> WHAT THE TASK REQUIRES
Answer with nothing but the number of lines that include the word "joints".
═════ COLLECTED MATERIAL ═════
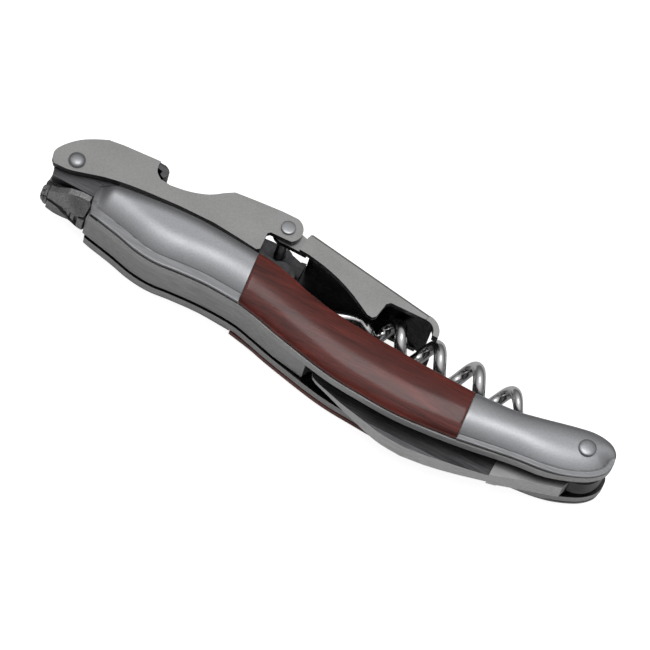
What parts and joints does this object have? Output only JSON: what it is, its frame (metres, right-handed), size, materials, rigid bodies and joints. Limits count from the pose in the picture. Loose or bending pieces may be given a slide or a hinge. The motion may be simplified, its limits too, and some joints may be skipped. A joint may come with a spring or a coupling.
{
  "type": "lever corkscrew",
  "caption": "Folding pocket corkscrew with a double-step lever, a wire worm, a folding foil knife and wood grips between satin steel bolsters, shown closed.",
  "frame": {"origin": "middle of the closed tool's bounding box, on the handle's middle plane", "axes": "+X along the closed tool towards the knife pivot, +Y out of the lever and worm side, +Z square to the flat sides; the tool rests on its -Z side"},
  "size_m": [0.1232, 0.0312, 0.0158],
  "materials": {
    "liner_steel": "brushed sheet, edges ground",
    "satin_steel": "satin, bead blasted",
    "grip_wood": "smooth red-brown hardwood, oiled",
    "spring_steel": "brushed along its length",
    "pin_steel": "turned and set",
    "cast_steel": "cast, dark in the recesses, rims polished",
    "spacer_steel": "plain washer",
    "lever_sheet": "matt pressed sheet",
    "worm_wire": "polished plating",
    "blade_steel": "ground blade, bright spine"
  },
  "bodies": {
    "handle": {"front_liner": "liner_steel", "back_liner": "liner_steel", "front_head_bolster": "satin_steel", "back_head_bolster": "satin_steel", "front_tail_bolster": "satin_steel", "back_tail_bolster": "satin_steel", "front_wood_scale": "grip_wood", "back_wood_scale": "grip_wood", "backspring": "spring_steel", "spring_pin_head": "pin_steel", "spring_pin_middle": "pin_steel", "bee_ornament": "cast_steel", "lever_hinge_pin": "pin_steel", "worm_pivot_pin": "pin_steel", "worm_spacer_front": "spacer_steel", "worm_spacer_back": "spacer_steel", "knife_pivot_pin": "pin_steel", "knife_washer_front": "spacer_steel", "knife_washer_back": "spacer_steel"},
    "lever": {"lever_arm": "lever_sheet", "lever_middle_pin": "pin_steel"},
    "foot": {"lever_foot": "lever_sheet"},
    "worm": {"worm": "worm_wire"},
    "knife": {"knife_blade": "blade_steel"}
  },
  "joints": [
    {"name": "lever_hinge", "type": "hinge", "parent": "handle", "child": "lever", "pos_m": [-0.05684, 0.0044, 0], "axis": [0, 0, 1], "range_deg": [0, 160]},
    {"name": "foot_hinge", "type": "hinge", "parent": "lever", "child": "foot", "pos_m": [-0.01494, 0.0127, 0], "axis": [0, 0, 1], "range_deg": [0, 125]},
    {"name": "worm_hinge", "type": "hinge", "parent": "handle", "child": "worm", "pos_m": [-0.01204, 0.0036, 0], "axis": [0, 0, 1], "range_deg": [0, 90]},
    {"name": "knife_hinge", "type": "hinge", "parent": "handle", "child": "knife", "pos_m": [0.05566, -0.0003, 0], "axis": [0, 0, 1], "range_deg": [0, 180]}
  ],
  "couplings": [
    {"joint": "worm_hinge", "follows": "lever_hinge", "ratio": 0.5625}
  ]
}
═════
> COMPLETE OUTPUT
2